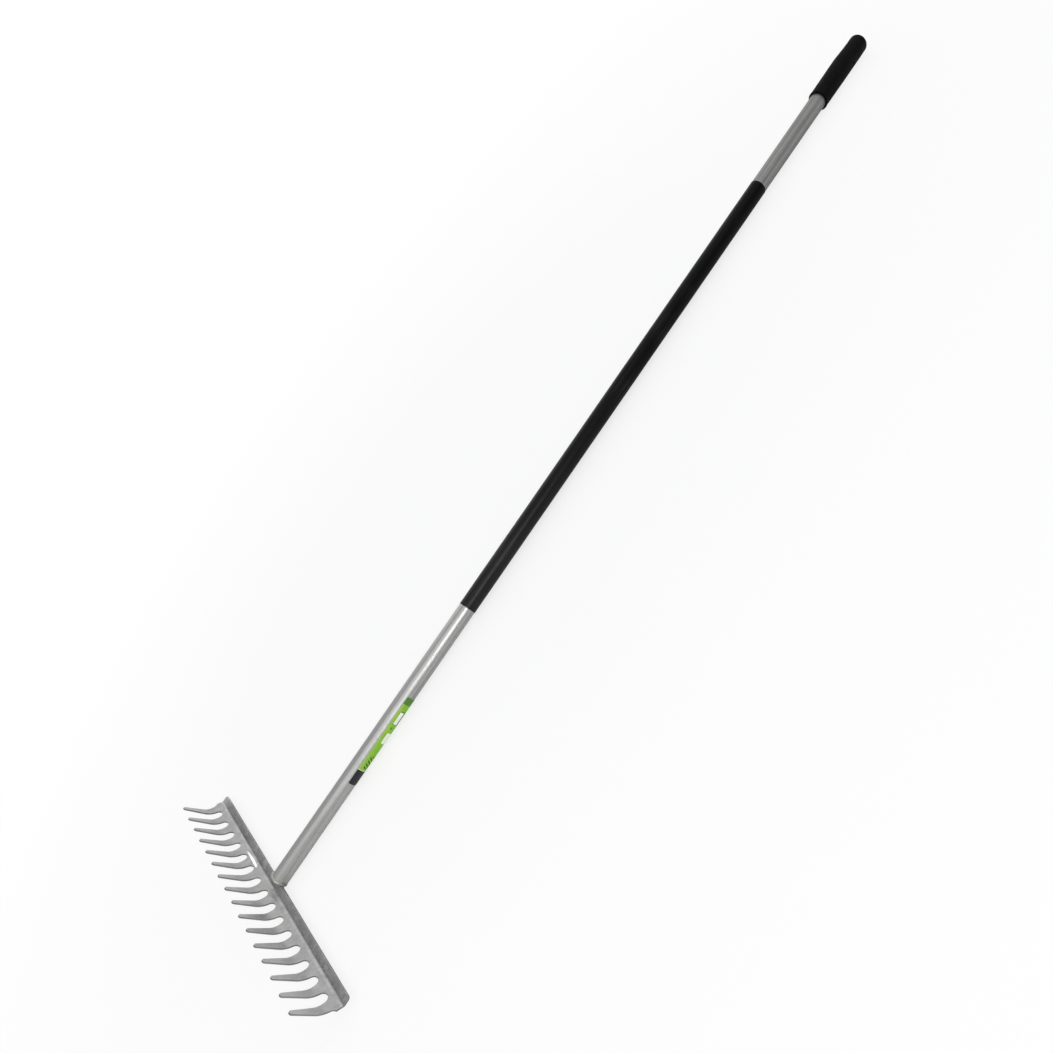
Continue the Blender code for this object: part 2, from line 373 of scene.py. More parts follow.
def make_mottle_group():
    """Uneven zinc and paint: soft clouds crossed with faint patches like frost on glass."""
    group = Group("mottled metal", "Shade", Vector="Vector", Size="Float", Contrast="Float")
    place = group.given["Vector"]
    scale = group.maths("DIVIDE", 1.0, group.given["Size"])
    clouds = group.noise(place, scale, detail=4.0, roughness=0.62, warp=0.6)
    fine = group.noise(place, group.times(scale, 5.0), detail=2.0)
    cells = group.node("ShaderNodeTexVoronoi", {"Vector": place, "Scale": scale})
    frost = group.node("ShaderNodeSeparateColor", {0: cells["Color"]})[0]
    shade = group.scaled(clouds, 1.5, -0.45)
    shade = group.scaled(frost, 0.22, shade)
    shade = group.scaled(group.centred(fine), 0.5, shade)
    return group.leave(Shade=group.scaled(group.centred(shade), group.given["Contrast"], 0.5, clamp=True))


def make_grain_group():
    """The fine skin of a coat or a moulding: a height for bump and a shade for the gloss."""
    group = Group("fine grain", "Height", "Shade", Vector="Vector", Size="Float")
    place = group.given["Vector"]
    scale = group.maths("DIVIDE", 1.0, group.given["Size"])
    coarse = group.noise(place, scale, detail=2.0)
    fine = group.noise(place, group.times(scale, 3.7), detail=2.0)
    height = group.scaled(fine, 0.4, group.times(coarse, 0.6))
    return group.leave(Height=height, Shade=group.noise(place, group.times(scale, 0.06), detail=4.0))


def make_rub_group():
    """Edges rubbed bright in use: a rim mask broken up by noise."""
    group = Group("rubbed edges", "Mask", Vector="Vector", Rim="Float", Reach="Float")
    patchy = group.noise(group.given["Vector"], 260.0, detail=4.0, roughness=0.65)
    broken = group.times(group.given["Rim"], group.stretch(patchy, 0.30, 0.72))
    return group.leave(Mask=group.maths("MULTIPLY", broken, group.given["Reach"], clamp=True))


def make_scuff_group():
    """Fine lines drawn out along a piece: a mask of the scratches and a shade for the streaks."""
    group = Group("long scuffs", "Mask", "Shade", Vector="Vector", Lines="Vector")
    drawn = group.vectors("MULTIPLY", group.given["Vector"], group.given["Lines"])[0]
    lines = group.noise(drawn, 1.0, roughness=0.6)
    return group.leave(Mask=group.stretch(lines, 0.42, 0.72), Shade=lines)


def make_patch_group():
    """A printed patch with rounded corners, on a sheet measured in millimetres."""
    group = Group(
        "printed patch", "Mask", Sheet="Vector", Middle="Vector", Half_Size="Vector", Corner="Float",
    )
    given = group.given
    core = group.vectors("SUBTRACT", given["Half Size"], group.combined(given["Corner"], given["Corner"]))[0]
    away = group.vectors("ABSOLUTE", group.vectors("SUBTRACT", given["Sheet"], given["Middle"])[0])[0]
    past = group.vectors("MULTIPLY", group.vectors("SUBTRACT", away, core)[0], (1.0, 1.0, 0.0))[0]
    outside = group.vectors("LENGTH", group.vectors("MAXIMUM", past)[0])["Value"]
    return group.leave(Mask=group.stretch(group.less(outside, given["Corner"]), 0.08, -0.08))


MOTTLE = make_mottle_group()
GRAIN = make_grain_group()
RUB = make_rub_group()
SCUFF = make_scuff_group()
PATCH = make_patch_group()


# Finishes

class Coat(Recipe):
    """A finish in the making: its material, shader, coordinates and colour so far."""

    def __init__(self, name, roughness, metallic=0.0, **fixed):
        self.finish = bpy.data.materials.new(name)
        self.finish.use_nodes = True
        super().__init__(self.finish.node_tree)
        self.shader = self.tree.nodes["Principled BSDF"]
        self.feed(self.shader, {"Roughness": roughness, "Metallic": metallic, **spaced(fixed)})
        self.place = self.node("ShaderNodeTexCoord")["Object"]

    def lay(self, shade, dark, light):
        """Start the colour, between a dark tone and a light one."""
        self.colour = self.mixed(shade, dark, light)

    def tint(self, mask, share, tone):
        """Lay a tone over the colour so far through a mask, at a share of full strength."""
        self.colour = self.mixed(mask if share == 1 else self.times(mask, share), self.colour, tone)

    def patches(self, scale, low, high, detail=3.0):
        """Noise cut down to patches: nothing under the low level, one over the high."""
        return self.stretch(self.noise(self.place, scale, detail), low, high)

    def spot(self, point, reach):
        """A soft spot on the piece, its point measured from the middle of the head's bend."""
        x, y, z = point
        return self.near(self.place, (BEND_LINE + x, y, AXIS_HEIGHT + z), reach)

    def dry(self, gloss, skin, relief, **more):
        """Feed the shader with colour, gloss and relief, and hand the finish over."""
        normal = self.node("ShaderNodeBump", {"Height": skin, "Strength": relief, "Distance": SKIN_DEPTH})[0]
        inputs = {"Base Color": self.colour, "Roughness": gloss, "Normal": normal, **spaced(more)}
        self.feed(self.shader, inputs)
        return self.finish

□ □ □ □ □

-- Work instructions --
Please set down the whole listing above without altering a single line.

-- Expected answer --
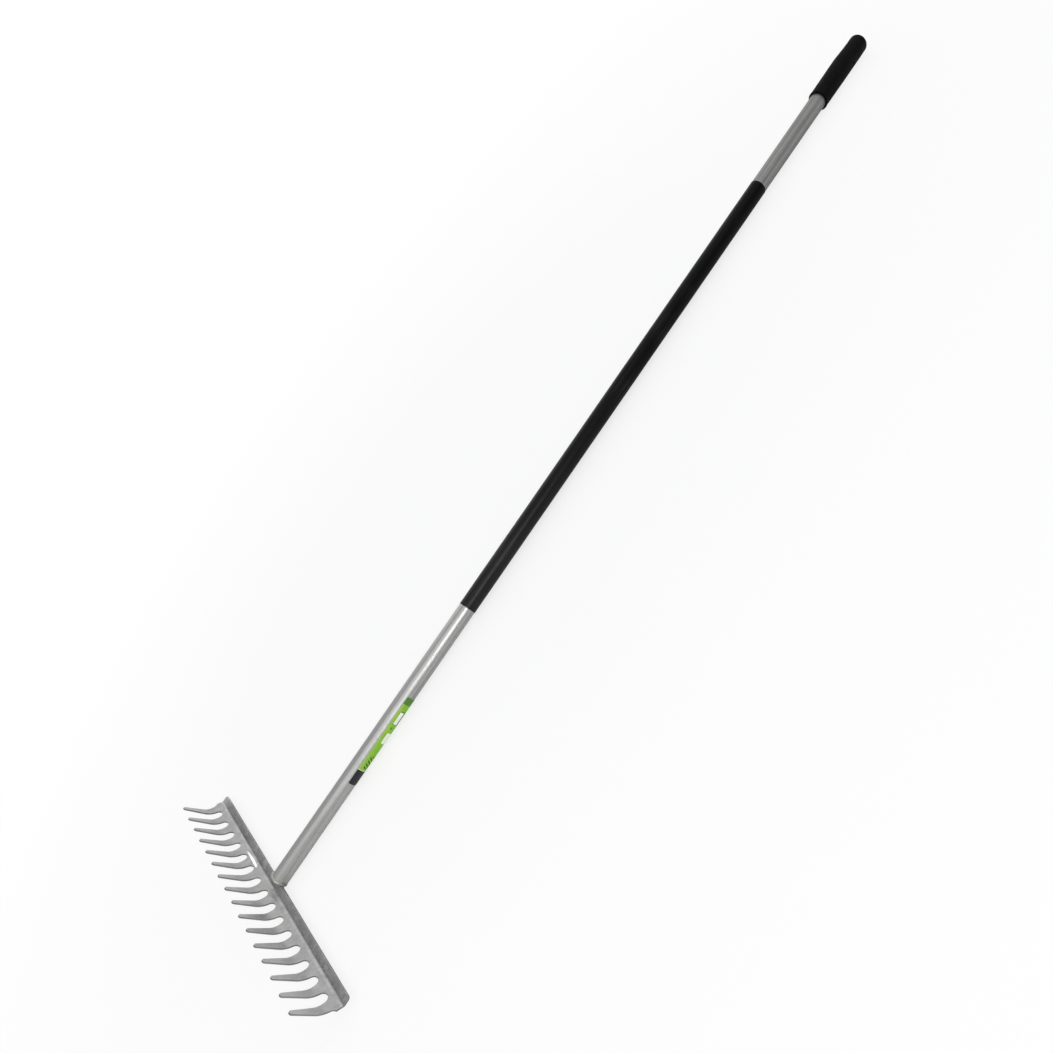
Continue the Blender code for this object: part 2, from line 373 of scene.py. More parts follow.
def make_mottle_group():
    """Uneven zinc and paint: soft clouds crossed with faint patches like frost on glass."""
    group = Group("mottled metal", "Shade", Vector="Vector", Size="Float", Contrast="Float")
    place = group.given["Vector"]
    scale = group.maths("DIVIDE", 1.0, group.given["Size"])
    clouds = group.noise(place, scale, detail=4.0, roughness=0.62, warp=0.6)
    fine = group.noise(place, group.times(scale, 5.0), detail=2.0)
    cells = group.node("ShaderNodeTexVoronoi", {"Vector": place, "Scale": scale})
    frost = group.node("ShaderNodeSeparateColor", {0: cells["Color"]})[0]
    shade = group.scaled(clouds, 1.5, -0.45)
    shade = group.scaled(frost, 0.22, shade)
    shade = group.scaled(group.centred(fine), 0.5, shade)
    return group.leave(Shade=group.scaled(group.centred(shade), group.given["Contrast"], 0.5, clamp=True))


def make_grain_group():
    """The fine skin of a coat or a moulding: a height for bump and a shade for the gloss."""
    group = Group("fine grain", "Height", "Shade", Vector="Vector", Size="Float")
    place = group.given["Vector"]
    scale = group.maths("DIVIDE", 1.0, group.given["Size"])
    coarse = group.noise(place, scale, detail=2.0)
    fine = group.noise(place, group.times(scale, 3.7), detail=2.0)
    height = group.scaled(fine, 0.4, group.times(coarse, 0.6))
    return group.leave(Height=height, Shade=group.noise(place, group.times(scale, 0.06), detail=4.0))


def make_rub_group():
    """Edges rubbed bright in use: a rim mask broken up by noise."""
    group = Group("rubbed edges", "Mask", Vector="Vector", Rim="Float", Reach="Float")
    patchy = group.noise(group.given["Vector"], 260.0, detail=4.0, roughness=0.65)
    broken = group.times(group.given["Rim"], group.stretch(patchy, 0.30, 0.72))
    return group.leave(Mask=group.maths("MULTIPLY", broken, group.given["Reach"], clamp=True))


def make_scuff_group():
    """Fine lines drawn out along a piece: a mask of the scratches and a shade for the streaks."""
    group = Group("long scuffs", "Mask", "Shade", Vector="Vector", Lines="Vector")
    drawn = group.vectors("MULTIPLY", group.given["Vector"], group.given["Lines"])[0]
    lines = group.noise(drawn, 1.0, roughness=0.6)
    return group.leave(Mask=group.stretch(lines, 0.42, 0.72), Shade=lines)


def make_patch_group():
    """A printed patch with rounded corners, on a sheet measured in millimetres."""
    group = Group(
        "printed patch", "Mask", Sheet="Vector", Middle="Vector", Half_Size="Vector", Corner="Float",
    )
    given = group.given
    core = group.vectors("SUBTRACT", given["Half Size"], group.combined(given["Corner"], given["Corner"]))[0]
    away = group.vectors("ABSOLUTE", group.vectors("SUBTRACT", given["Sheet"], given["Middle"])[0])[0]
    past = group.vectors("MULTIPLY", group.vectors("SUBTRACT", away, core)[0], (1.0, 1.0, 0.0))[0]
    outside = group.vectors("LENGTH", group.vectors("MAXIMUM", past)[0])["Value"]
    return group.leave(Mask=group.stretch(group.less(outside, given["Corner"]), 0.08, -0.08))


MOTTLE = make_mottle_group()
GRAIN = make_grain_group()
RUB = make_rub_group()
SCUFF = make_scuff_group()
PATCH = make_patch_group()


# Finishes

class Coat(Recipe):
    """A finish in the making: its material, shader, coordinates and colour so far."""

    def __init__(self, name, roughness, metallic=0.0, **fixed):
        self.finish = bpy.data.materials.new(name)
        self.finish.use_nodes = True
        super().__init__(self.finish.node_tree)
        self.shader = self.tree.nodes["Principled BSDF"]
        self.feed(self.shader, {"Roughness": roughness, "Metallic": metallic, **spaced(fixed)})
        self.place = self.node("ShaderNodeTexCoord")["Object"]

    def lay(self, shade, dark, light):
        """Start the colour, between a dark tone and a light one."""
        self.colour = self.mixed(shade, dark, light)

    def tint(self, mask, share, tone):
        """Lay a tone over the colour so far through a mask, at a share of full strength."""
        self.colour = self.mixed(mask if share == 1 else self.times(mask, share), self.colour, tone)

    def patches(self, scale, low, high, detail=3.0):
        """Noise cut down to patches: nothing under the low level, one over the high."""
        return self.stretch(self.noise(self.place, scale, detail), low, high)

    def spot(self, point, reach):
        """A soft spot on the piece, its point measured from the middle of the head's bend."""
        x, y, z = point
        return self.near(self.place, (BEND_LINE + x, y, AXIS_HEIGHT + z), reach)

    def dry(self, gloss, skin, relief, **more):
        """Feed the shader with colour, gloss and relief, and hand the finish over."""
        normal = self.node("ShaderNodeBump", {"Height": skin, "Strength": relief, "Distance": SKIN_DEPTH})[0]
        inputs = {"Base Color": self.colour, "Roughness": gloss, "Normal": normal, **spaced(more)}
        self.feed(self.shader, inputs)
        return self.finish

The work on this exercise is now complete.